Stored data |
◆ ◆ ◆

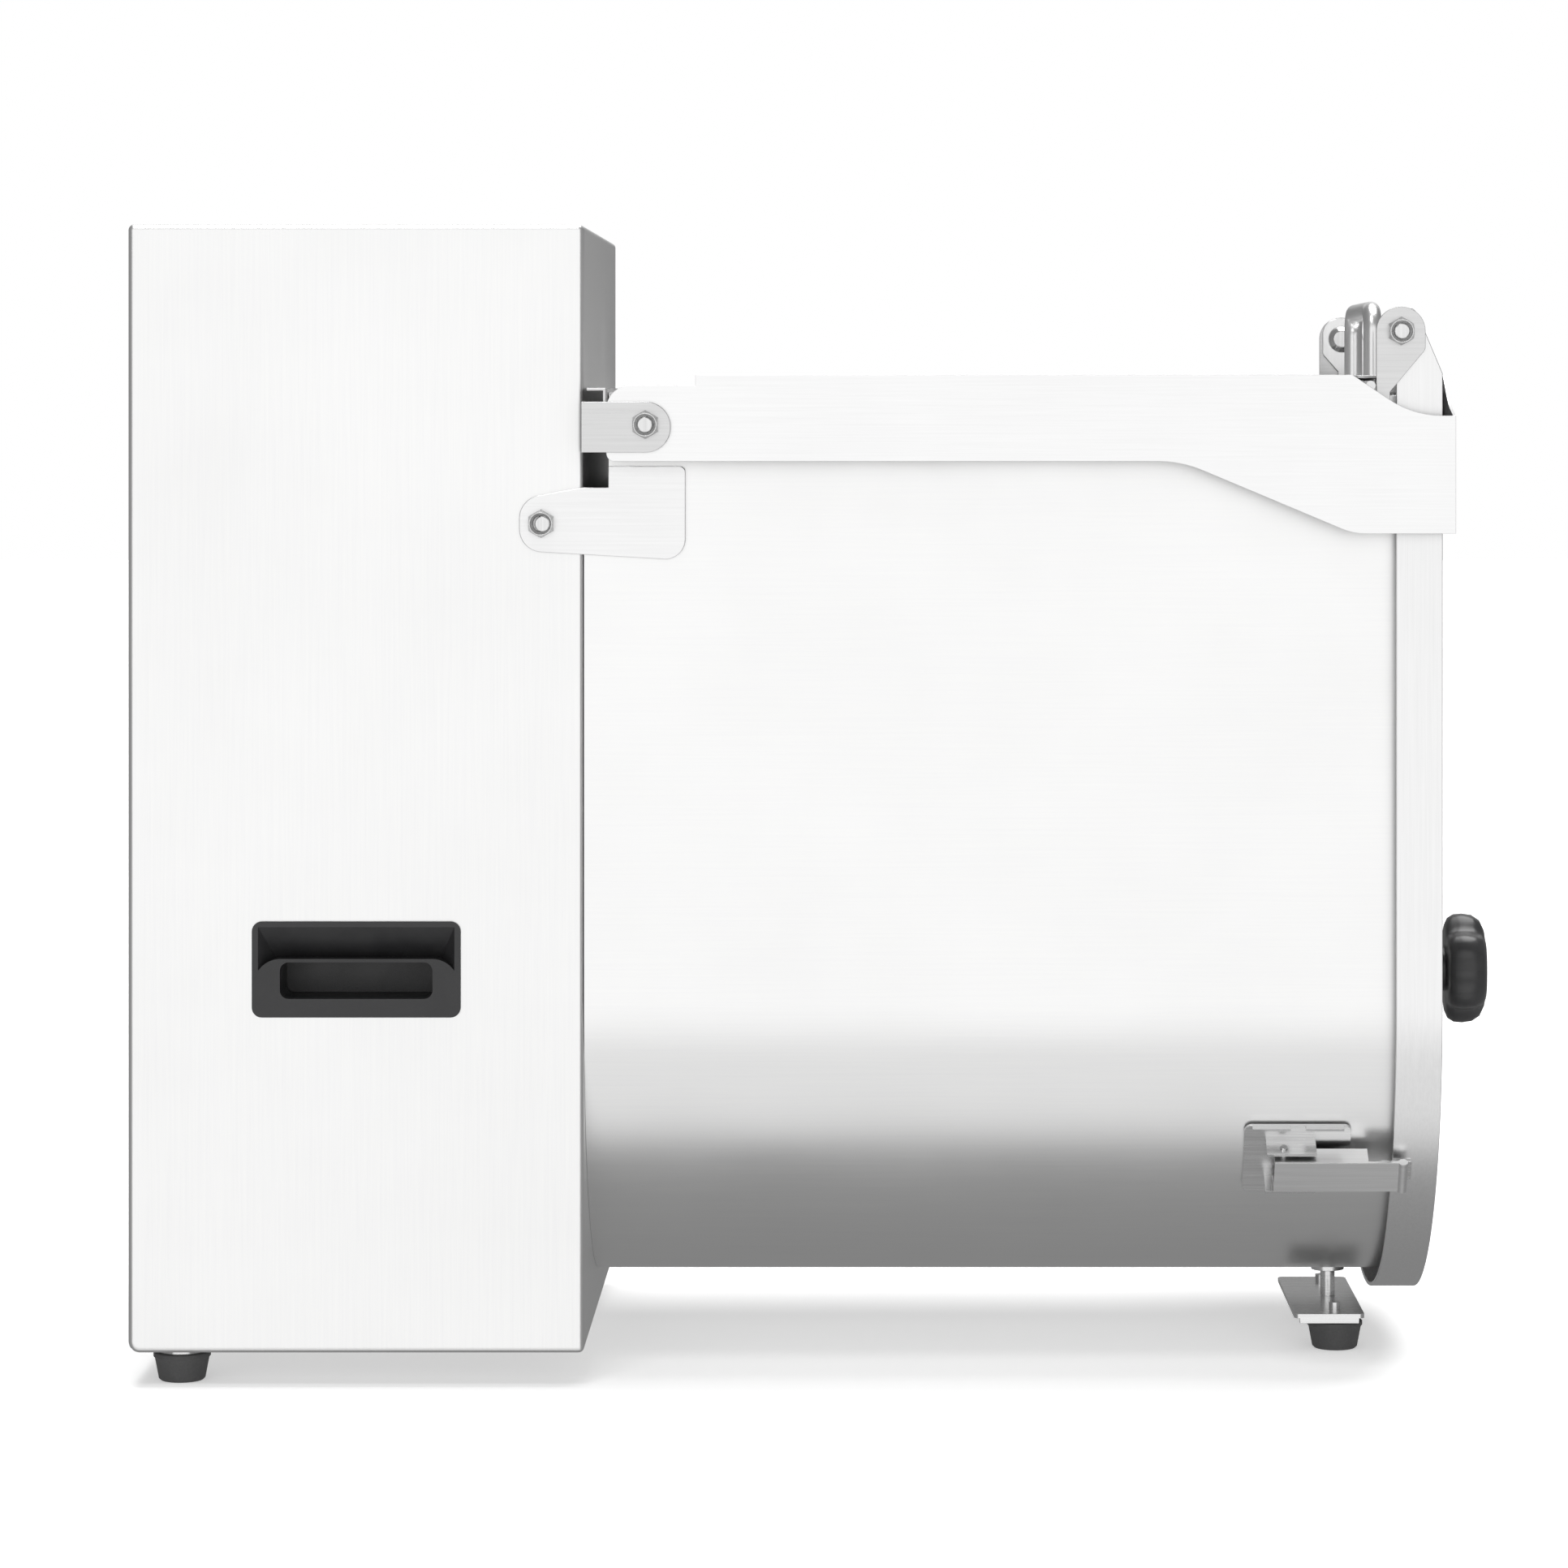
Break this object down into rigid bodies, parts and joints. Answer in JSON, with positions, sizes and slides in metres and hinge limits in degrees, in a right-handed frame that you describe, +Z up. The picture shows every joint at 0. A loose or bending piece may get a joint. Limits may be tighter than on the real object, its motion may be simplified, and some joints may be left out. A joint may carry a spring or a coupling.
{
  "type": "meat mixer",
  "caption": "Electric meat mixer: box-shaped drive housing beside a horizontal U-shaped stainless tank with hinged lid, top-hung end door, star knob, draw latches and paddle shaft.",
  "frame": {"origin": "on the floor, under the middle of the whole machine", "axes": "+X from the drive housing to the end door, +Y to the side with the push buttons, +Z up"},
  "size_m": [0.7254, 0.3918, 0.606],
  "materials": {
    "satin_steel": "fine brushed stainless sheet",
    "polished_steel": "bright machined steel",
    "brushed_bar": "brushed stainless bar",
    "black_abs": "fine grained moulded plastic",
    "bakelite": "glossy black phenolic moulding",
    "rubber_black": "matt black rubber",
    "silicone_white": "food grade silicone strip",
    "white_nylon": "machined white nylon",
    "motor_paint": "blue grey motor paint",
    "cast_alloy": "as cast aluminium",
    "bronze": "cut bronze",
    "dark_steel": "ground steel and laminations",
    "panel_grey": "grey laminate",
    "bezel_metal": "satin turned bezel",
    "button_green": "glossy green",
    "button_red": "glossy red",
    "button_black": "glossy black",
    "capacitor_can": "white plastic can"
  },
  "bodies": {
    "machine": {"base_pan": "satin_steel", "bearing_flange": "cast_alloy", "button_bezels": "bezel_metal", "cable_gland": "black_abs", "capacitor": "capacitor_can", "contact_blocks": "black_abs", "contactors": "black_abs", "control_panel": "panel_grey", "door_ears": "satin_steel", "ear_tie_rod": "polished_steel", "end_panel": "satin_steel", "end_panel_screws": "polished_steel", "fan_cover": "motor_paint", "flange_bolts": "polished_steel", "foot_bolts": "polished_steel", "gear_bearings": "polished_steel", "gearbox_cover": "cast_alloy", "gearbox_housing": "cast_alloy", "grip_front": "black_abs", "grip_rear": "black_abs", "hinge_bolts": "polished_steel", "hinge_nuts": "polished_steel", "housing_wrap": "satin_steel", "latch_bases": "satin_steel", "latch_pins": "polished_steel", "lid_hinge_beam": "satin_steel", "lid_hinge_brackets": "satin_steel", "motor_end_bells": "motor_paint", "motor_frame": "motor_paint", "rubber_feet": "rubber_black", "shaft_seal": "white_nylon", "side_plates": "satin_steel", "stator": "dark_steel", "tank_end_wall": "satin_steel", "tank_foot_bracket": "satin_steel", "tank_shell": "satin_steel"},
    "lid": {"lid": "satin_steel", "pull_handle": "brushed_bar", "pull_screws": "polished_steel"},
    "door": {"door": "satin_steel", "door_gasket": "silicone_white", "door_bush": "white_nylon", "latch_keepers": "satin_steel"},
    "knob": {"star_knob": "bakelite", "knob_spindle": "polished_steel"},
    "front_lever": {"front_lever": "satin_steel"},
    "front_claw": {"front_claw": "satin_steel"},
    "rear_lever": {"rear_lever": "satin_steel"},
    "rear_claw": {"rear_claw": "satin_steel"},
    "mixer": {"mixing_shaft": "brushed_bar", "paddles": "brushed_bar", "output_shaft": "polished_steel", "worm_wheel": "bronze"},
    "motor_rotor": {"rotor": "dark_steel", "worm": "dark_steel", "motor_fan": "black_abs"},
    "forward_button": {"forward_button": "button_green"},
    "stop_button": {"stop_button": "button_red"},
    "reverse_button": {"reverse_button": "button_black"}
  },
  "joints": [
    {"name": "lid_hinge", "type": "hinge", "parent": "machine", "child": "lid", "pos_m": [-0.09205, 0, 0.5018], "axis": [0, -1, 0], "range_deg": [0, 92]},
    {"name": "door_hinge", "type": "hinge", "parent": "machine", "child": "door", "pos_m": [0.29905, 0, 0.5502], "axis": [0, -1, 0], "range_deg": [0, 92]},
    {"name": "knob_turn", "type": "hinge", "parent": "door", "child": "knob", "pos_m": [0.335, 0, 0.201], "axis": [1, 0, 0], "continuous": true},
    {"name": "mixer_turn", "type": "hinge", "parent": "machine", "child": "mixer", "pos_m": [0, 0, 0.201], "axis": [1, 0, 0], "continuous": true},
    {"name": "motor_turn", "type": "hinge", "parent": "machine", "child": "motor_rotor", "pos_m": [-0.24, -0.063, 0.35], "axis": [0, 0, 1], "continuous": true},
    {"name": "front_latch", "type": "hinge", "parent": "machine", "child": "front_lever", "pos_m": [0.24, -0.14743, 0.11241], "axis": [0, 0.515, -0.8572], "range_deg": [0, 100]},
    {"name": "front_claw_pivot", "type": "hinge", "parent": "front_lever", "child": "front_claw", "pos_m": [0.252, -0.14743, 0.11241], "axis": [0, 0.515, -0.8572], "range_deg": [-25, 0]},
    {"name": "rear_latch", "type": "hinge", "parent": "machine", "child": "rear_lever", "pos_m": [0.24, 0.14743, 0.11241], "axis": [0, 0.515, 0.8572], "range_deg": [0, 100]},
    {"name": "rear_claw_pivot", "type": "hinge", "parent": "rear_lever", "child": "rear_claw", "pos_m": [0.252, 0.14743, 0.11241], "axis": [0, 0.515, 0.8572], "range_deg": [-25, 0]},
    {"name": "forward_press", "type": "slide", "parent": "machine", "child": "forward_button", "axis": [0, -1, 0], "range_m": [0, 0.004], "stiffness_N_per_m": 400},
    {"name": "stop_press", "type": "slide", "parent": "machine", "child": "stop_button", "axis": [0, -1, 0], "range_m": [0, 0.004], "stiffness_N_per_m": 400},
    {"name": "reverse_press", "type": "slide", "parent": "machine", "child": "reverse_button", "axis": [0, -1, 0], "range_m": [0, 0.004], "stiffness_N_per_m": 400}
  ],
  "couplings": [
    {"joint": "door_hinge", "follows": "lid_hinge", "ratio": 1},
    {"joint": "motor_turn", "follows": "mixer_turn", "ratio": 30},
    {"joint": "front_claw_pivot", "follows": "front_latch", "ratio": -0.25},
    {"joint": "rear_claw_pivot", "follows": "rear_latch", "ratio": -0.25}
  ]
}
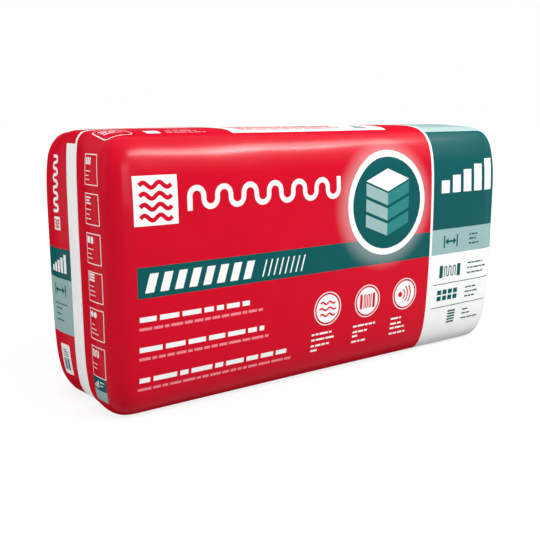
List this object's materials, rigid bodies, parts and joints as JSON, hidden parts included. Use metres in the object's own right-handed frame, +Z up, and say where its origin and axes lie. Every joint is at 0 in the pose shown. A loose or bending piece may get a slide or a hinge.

◆ ◆ ◆

Reproduce every entry shown above, precisely as it stands.

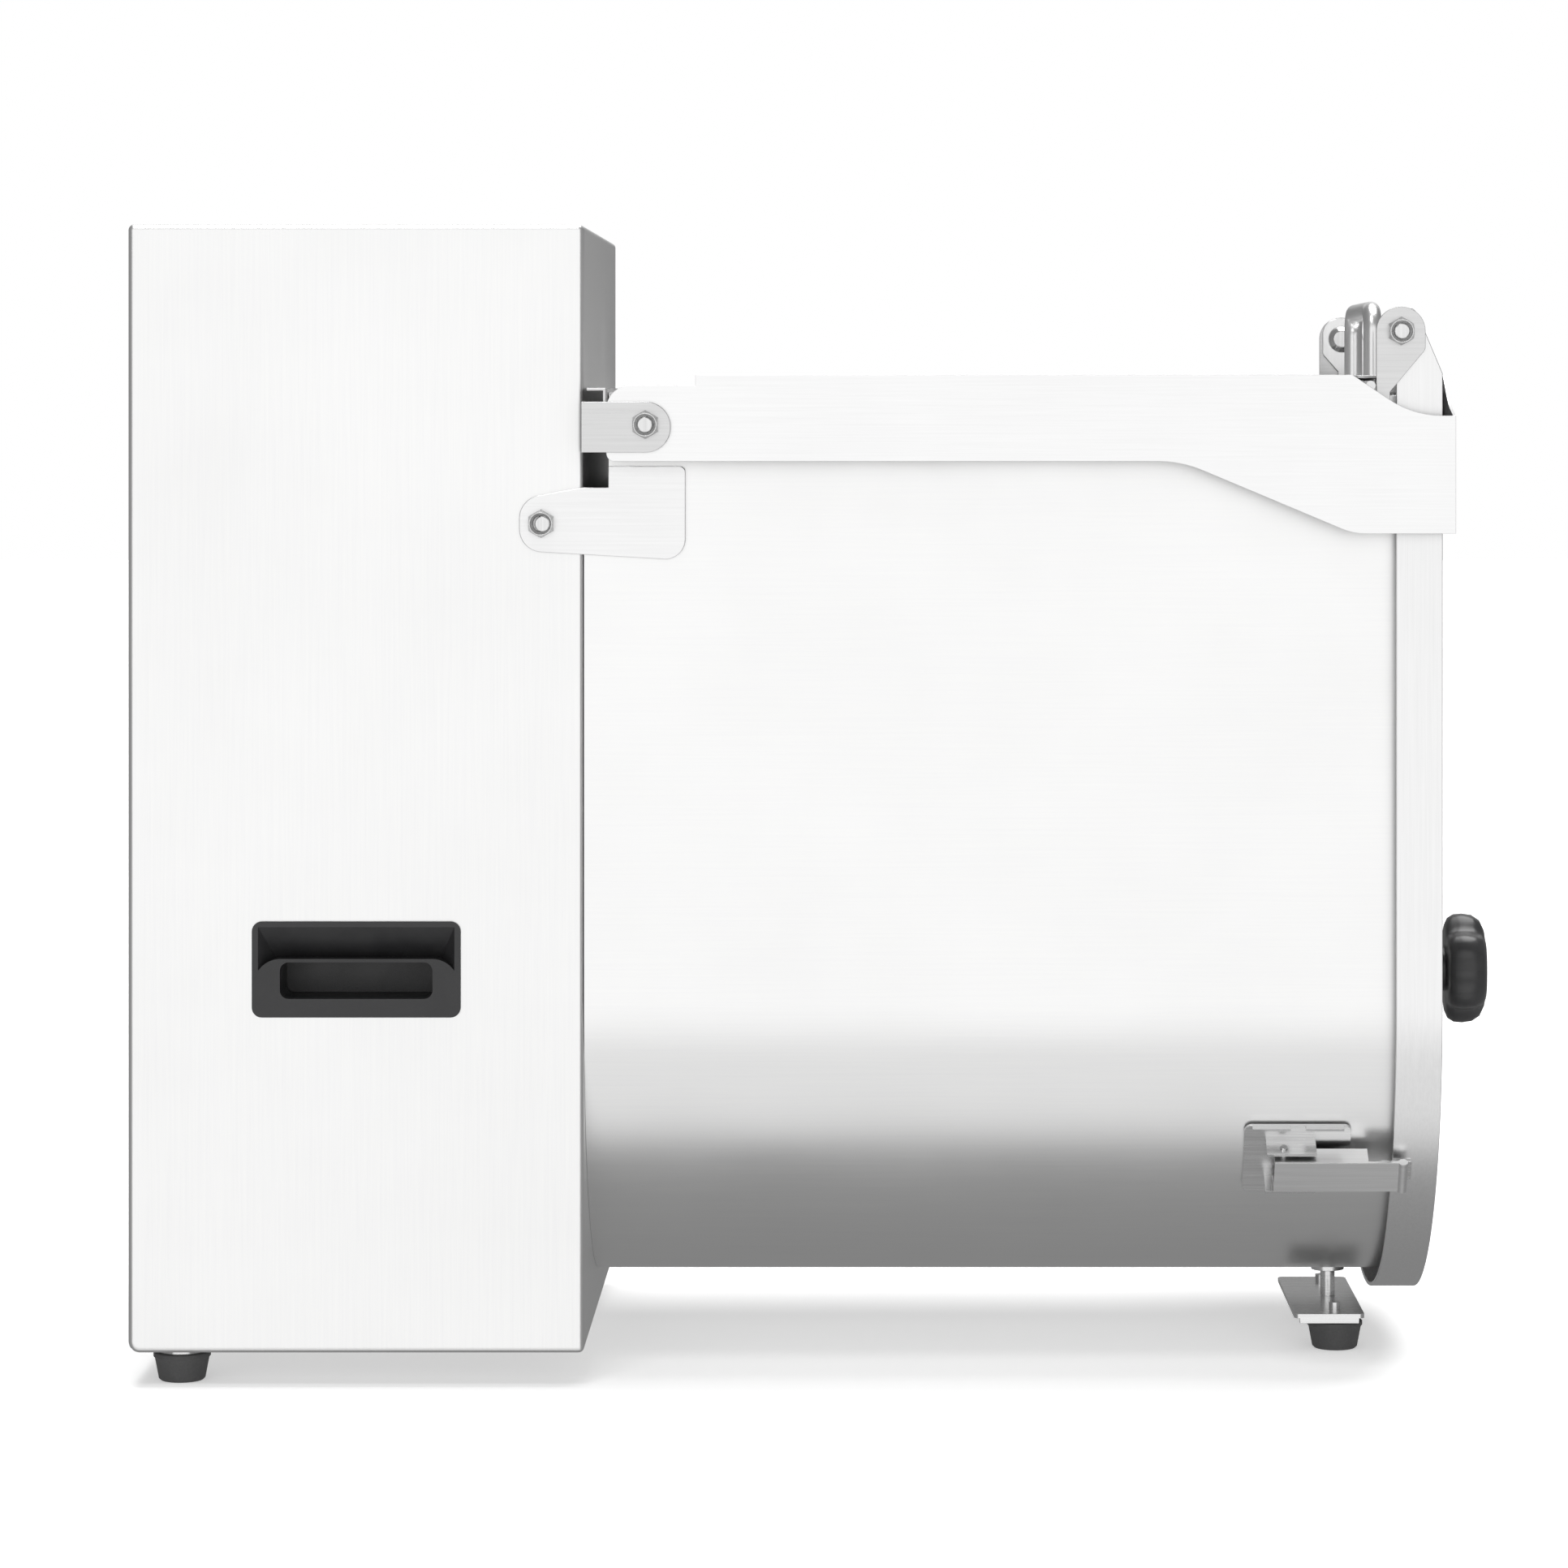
Break this object down into rigid bodies, parts and joints. Answer in JSON, with positions, sizes and slides in metres and hinge limits in degrees, in a right-handed frame that you describe, +Z up. The picture shows every joint at 0. A loose or bending piece may get a joint. Limits may be tighter than on the real object, its motion may be simplified, and some joints may be left out. A joint may carry a spring or a coupling.
{
  "type": "meat mixer",
  "caption": "Electric meat mixer: box-shaped drive housing beside a horizontal U-shaped stainless tank with hinged lid, top-hung end door, star knob, draw latches and paddle shaft.",
  "frame": {"origin": "on the floor, under the middle of the whole machine", "axes": "+X from the drive housing to the end door, +Y to the side with the push buttons, +Z up"},
  "size_m": [0.7254, 0.3918, 0.606],
  "materials": {
    "satin_steel": "fine brushed stainless sheet",
    "polished_steel": "bright machined steel",
    "brushed_bar": "brushed stainless bar",
    "black_abs": "fine grained moulded plastic",
    "bakelite": "glossy black phenolic moulding",
    "rubber_black": "matt black rubber",
    "silicone_white": "food grade silicone strip",
    "white_nylon": "machined white nylon",
    "motor_paint": "blue grey motor paint",
    "cast_alloy": "as cast aluminium",
    "bronze": "cut bronze",
    "dark_steel": "ground steel and laminations",
    "panel_grey": "grey laminate",
    "bezel_metal": "satin turned bezel",
    "button_green": "glossy green",
    "button_red": "glossy red",
    "button_black": "glossy black",
    "capacitor_can": "white plastic can"
  },
  "bodies": {
    "machine": {"base_pan": "satin_steel", "bearing_flange": "cast_alloy", "button_bezels": "bezel_metal", "cable_gland": "black_abs", "capacitor": "capacitor_can", "contact_blocks": "black_abs", "contactors": "black_abs", "control_panel": "panel_grey", "door_ears": "satin_steel", "ear_tie_rod": "polished_steel", "end_panel": "satin_steel", "end_panel_screws": "polished_steel", "fan_cover": "motor_paint", "flange_bolts": "polished_steel", "foot_bolts": "polished_steel", "gear_bearings": "polished_steel", "gearbox_cover": "cast_alloy", "gearbox_housing": "cast_alloy", "grip_front": "black_abs", "grip_rear": "black_abs", "hinge_bolts": "polished_steel", "hinge_nuts": "polished_steel", "housing_wrap": "satin_steel", "latch_bases": "satin_steel", "latch_pins": "polished_steel", "lid_hinge_beam": "satin_steel", "lid_hinge_brackets": "satin_steel", "motor_end_bells": "motor_paint", "motor_frame": "motor_paint", "rubber_feet": "rubber_black", "shaft_seal": "white_nylon", "side_plates": "satin_steel", "stator": "dark_steel", "tank_end_wall": "satin_steel", "tank_foot_bracket": "satin_steel", "tank_shell": "satin_steel"},
    "lid": {"lid": "satin_steel", "pull_handle": "brushed_bar", "pull_screws": "polished_steel"},
    "door": {"door": "satin_steel", "door_gasket": "silicone_white", "door_bush": "white_nylon", "latch_keepers": "satin_steel"},
    "knob": {"star_knob": "bakelite", "knob_spindle": "polished_steel"},
    "front_lever": {"front_lever": "satin_steel"},
    "front_claw": {"front_claw": "satin_steel"},
    "rear_lever": {"rear_lever": "satin_steel"},
    "rear_claw": {"rear_claw": "satin_steel"},
    "mixer": {"mixing_shaft": "brushed_bar", "paddles": "brushed_bar", "output_shaft": "polished_steel", "worm_wheel": "bronze"},
    "motor_rotor": {"rotor": "dark_steel", "worm": "dark_steel", "motor_fan": "black_abs"},
    "forward_button": {"forward_button": "button_green"},
    "stop_button": {"stop_button": "button_red"},
    "reverse_button": {"reverse_button": "button_black"}
  },
  "joints": [
    {"name": "lid_hinge", "type": "hinge", "parent": "machine", "child": "lid", "pos_m": [-0.09205, 0, 0.5018], "axis": [0, -1, 0], "range_deg": [0, 92]},
    {"name": "door_hinge", "type": "hinge", "parent": "machine", "child": "door", "pos_m": [0.29905, 0, 0.5502], "axis": [0, -1, 0], "range_deg": [0, 92]},
    {"name": "knob_turn", "type": "hinge", "parent": "door", "child": "knob", "pos_m": [0.335, 0, 0.201], "axis": [1, 0, 0], "continuous": true},
    {"name": "mixer_turn", "type": "hinge", "parent": "machine", "child": "mixer", "pos_m": [0, 0, 0.201], "axis": [1, 0, 0], "continuous": true},
    {"name": "motor_turn", "type": "hinge", "parent": "machine", "child": "motor_rotor", "pos_m": [-0.24, -0.063, 0.35], "axis": [0, 0, 1], "continuous": true},
    {"name": "front_latch", "type": "hinge", "parent": "machine", "child": "front_lever", "pos_m": [0.24, -0.14743, 0.11241], "axis": [0, 0.515, -0.8572], "range_deg": [0, 100]},
    {"name": "front_claw_pivot", "type": "hinge", "parent": "front_lever", "child": "front_claw", "pos_m": [0.252, -0.14743, 0.11241], "axis": [0, 0.515, -0.8572], "range_deg": [-25, 0]},
    {"name": "rear_latch", "type": "hinge", "parent": "machine", "child": "rear_lever", "pos_m": [0.24, 0.14743, 0.11241], "axis": [0, 0.515, 0.8572], "range_deg": [0, 100]},
    {"name": "rear_claw_pivot", "type": "hinge", "parent": "rear_lever", "child": "rear_claw", "pos_m": [0.252, 0.14743, 0.11241], "axis": [0, 0.515, 0.8572], "range_deg": [-25, 0]},
    {"name": "forward_press", "type": "slide", "parent": "machine", "child": "forward_button", "axis": [0, -1, 0], "range_m": [0, 0.004], "stiffness_N_per_m": 400},
    {"name": "stop_press", "type": "slide", "parent": "machine", "child": "stop_button", "axis": [0, -1, 0], "range_m": [0, 0.004], "stiffness_N_per_m": 400},
    {"name": "reverse_press", "type": "slide", "parent": "machine", "child": "reverse_button", "axis": [0, -1, 0], "range_m": [0, 0.004], "stiffness_N_per_m": 400}
  ],
  "couplings": [
    {"joint": "door_hinge", "follows": "lid_hinge", "ratio": 1},
    {"joint": "motor_turn", "follows": "mixer_turn", "ratio": 30},
    {"joint": "front_claw_pivot", "follows": "front_latch", "ratio": -0.25},
    {"joint": "rear_claw_pivot", "follows": "rear_latch", "ratio": -0.25}
  ]
}
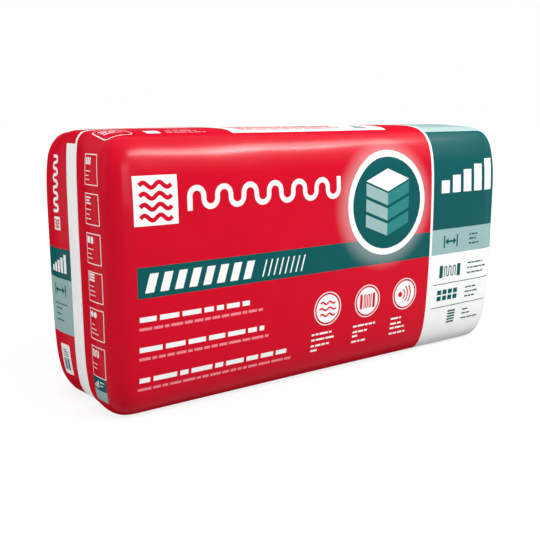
List this object's materials, rigid bodies, parts and joints as JSON, hidden parts included. Use metres in the object's own right-handed frame, +Z up, and say where its origin and axes lie. Every joint is at 0 in the pose shown. A loose or bending piece may get a slide or a hinge.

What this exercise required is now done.